▶ _SHORT PROBLEM_
Report every line in the listing that contains the string "with".

━━ EXERCISE INPUT ━━

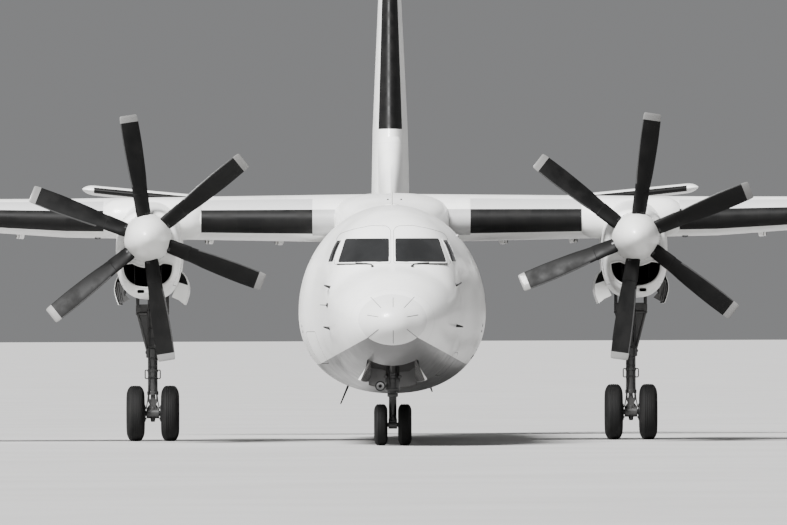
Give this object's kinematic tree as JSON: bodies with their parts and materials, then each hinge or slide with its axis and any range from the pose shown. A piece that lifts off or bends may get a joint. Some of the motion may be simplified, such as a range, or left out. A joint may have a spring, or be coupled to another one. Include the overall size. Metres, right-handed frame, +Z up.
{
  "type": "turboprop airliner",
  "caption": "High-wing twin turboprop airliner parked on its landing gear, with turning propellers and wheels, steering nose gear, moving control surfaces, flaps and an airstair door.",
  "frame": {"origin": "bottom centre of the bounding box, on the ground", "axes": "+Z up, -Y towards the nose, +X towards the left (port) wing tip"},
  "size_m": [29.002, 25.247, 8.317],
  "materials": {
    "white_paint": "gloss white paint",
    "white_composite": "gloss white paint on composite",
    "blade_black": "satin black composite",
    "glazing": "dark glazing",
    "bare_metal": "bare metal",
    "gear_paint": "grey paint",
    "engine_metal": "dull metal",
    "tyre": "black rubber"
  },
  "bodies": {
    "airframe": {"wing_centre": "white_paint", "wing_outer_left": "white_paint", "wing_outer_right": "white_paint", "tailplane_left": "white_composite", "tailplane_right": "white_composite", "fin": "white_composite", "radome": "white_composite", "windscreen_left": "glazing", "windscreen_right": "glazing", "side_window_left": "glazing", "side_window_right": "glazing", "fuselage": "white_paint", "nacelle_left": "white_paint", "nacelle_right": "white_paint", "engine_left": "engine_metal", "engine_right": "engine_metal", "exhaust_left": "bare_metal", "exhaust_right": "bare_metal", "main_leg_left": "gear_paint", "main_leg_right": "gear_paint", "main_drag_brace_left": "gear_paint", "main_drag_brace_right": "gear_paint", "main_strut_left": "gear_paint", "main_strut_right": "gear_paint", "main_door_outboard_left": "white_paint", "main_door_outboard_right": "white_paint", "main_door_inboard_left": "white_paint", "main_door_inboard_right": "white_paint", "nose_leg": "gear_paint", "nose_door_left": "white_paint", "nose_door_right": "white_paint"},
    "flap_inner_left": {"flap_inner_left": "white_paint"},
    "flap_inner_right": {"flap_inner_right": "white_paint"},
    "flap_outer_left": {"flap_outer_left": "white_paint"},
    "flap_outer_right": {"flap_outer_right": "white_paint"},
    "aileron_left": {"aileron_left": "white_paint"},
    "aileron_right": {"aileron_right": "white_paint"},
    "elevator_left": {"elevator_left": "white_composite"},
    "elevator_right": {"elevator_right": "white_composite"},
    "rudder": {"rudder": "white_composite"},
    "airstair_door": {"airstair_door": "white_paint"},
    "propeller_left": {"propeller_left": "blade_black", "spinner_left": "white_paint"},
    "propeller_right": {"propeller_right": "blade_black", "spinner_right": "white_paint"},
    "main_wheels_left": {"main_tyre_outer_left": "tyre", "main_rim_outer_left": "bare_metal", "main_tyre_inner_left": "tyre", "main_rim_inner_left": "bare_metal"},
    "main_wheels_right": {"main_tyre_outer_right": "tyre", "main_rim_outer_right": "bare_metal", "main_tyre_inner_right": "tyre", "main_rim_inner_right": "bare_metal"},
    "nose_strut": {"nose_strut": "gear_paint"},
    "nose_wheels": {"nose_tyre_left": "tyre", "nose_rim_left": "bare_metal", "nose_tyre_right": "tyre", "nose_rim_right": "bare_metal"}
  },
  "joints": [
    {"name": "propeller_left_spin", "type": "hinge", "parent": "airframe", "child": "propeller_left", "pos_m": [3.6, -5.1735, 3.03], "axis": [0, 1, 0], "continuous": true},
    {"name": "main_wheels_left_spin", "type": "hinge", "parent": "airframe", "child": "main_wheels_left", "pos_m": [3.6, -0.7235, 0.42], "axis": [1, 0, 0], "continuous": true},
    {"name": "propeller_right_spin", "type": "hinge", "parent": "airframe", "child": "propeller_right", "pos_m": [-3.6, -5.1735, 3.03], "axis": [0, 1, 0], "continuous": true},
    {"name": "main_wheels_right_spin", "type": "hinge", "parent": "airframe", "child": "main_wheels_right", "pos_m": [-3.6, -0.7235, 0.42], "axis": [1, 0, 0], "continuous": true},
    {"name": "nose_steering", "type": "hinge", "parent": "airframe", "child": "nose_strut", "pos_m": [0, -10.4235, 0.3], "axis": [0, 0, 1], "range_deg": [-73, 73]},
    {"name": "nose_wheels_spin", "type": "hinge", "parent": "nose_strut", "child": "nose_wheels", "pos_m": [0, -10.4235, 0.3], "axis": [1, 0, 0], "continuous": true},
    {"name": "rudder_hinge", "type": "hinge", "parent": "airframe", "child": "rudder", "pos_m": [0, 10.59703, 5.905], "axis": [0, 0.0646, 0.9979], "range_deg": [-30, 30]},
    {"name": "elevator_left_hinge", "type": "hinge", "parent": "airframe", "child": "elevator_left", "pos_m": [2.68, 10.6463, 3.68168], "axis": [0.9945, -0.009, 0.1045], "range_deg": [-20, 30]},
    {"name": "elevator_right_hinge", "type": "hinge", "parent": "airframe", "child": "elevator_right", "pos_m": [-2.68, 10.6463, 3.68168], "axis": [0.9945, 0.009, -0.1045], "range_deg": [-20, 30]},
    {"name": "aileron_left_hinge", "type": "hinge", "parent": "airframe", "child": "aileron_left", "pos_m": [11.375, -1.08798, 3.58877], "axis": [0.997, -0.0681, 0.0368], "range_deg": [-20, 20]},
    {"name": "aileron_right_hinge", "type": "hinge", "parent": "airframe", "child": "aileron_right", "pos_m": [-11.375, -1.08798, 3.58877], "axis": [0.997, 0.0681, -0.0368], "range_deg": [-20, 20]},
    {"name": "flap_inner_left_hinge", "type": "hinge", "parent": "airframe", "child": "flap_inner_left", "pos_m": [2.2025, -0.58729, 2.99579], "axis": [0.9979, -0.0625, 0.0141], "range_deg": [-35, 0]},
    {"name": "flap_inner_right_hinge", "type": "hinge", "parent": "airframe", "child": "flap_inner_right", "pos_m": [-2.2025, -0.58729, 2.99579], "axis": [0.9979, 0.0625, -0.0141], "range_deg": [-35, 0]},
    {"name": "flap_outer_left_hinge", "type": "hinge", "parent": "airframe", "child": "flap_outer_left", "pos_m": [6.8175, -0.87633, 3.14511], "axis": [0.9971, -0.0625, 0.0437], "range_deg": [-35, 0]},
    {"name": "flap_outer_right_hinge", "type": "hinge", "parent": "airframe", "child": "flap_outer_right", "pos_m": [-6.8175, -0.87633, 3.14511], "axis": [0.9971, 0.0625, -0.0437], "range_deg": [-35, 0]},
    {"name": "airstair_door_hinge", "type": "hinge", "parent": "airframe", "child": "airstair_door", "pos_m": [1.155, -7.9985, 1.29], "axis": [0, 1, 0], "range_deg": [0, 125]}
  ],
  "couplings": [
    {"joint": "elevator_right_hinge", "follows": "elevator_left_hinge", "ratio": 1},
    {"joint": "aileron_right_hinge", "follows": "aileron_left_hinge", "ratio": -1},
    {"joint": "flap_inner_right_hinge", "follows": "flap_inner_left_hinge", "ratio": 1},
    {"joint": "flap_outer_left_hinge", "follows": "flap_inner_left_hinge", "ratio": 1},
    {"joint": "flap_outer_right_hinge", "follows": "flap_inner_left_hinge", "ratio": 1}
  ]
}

━━━
━━ EXERCISE INPUT ━━

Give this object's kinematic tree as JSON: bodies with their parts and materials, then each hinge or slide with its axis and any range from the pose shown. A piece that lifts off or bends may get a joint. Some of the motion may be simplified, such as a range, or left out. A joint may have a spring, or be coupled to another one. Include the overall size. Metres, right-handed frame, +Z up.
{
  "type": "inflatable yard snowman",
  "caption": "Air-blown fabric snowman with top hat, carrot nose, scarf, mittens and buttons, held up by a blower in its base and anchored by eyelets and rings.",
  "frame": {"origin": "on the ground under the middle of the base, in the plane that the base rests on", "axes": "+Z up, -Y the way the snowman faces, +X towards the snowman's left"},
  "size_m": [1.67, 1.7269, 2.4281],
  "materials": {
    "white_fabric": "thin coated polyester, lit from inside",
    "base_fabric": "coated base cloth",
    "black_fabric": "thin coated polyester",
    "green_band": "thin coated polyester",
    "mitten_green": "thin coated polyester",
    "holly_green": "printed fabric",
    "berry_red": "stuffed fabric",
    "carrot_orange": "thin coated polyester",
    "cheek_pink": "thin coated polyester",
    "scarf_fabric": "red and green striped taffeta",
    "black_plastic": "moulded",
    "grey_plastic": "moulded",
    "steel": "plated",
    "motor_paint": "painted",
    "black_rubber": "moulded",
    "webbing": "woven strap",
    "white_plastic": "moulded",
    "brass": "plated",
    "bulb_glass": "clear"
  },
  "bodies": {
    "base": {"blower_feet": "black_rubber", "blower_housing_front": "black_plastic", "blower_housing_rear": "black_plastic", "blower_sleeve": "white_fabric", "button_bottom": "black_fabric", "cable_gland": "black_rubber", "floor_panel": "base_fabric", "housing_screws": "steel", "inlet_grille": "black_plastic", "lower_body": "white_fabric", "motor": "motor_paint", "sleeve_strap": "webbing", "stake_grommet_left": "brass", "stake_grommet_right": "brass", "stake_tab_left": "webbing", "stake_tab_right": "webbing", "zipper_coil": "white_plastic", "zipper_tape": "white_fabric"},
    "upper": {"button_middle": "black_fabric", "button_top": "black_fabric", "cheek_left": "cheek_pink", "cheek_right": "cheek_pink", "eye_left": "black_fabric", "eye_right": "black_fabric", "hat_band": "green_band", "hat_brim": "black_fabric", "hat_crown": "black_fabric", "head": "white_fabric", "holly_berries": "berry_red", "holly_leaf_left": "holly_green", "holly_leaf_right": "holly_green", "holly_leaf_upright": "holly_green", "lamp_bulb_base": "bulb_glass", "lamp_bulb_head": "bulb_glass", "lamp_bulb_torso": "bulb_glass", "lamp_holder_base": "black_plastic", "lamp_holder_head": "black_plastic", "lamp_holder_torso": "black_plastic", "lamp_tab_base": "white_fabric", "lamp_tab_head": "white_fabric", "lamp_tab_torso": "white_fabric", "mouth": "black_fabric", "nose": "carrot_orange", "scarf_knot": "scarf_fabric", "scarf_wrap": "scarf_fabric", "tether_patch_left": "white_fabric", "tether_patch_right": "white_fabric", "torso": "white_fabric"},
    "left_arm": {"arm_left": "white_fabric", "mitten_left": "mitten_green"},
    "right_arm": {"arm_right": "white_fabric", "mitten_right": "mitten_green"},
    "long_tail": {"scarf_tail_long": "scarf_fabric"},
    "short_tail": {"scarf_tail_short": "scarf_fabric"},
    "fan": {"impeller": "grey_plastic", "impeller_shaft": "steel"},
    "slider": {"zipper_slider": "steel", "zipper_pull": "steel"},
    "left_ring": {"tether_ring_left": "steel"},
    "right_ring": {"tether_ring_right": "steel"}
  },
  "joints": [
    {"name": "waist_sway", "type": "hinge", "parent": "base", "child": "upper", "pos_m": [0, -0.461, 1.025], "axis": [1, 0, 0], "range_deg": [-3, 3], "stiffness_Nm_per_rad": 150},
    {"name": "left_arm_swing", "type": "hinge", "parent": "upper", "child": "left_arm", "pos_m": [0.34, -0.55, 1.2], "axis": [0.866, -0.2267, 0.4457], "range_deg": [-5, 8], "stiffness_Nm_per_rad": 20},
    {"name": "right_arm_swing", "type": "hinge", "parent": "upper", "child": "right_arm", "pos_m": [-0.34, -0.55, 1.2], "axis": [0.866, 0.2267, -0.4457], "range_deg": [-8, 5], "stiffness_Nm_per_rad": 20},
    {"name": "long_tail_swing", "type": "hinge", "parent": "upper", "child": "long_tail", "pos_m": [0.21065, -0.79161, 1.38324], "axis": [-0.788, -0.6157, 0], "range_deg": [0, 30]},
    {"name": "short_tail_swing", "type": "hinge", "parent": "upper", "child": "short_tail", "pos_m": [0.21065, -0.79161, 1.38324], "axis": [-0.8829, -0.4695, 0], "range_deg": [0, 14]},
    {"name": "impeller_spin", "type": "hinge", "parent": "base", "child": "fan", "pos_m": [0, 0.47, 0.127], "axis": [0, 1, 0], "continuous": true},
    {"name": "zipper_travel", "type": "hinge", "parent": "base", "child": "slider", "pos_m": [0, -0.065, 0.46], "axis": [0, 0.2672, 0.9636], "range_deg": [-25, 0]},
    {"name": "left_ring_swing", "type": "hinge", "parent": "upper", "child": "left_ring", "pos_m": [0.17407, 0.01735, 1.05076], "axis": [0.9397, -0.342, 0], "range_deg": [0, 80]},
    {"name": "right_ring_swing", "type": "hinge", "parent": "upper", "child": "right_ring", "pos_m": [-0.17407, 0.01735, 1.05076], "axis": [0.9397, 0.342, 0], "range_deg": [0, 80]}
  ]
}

━━━
━━ EXERCISE INPUT ━━

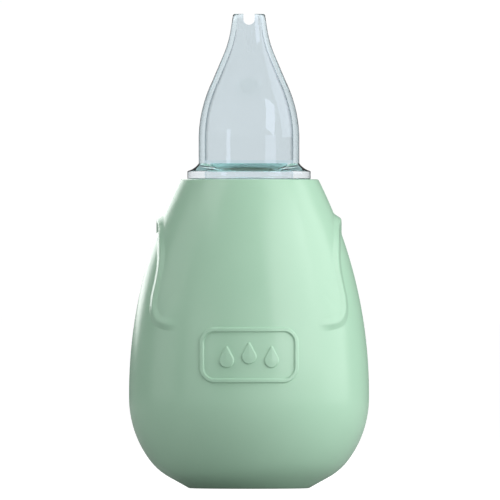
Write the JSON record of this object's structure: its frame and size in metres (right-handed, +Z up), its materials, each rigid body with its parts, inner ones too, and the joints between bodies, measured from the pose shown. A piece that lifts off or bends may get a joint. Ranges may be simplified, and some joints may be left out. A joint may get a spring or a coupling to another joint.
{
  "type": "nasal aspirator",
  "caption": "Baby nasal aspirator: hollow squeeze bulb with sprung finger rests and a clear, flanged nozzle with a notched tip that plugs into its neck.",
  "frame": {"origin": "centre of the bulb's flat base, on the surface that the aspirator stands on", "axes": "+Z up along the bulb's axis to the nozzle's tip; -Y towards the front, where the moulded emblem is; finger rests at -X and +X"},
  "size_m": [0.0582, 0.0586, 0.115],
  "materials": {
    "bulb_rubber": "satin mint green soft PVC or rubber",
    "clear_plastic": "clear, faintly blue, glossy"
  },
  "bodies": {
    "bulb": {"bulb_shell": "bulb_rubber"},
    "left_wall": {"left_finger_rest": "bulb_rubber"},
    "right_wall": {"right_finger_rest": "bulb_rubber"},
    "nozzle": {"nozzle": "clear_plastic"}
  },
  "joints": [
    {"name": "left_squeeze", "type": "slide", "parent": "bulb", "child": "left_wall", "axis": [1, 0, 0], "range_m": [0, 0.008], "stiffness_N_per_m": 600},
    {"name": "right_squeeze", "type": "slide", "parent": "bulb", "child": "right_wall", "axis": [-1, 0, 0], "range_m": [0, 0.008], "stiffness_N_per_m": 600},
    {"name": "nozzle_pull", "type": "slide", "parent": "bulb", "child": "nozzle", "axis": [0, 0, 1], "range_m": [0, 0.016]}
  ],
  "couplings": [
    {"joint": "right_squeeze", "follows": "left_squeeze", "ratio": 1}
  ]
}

━━━

▶ _CORRECT ANSWER_
Give this object's kinematic tree as JSON: bodies with their parts and materials, then each hinge or slide with its axis and any range from the pose shown. A piece that lifts off or bends may get a joint. Some of the motion may be simplified, such as a range, or left out. A joint may have a spring, or be coupled to another one. Include the overall size. Metres, right-handed frame, +Z up.
  "caption": "High-wing twin turboprop airliner parked on its landing gear, with turning propellers and wheels, steering nose gear, moving control surfaces, flaps and an airstair door.",
Give this object's kinematic tree as JSON: bodies with their parts and materials, then each hinge or slide with its axis and any range from the pose shown. A piece that lifts off or bends may get a joint. Some of the motion may be simplified, such as a range, or left out. A joint may have a spring, or be coupled to another one. Include the overall size. Metres, right-handed frame, +Z up.
  "caption": "Air-blown fabric snowman with top hat, carrot nose, scarf, mittens and buttons, held up by a blower in its base and anchored by eyelets and rings.",
Write the JSON record of this object's structure: its frame and size in metres (right-handed, +Z up), its materials, each rigid body with its parts, inner ones too, and the joints between bodies, measured from the pose shown. A piece that lifts off or bends may get a joint. Ranges may be simplified, and some joints may be left out. A joint may get a spring or a coupling to another joint.
  "caption": "Baby nasal aspirator: hollow squeeze bulb with sprung finger rests and a clear, flanged nozzle with a notched tip that plugs into its neck.",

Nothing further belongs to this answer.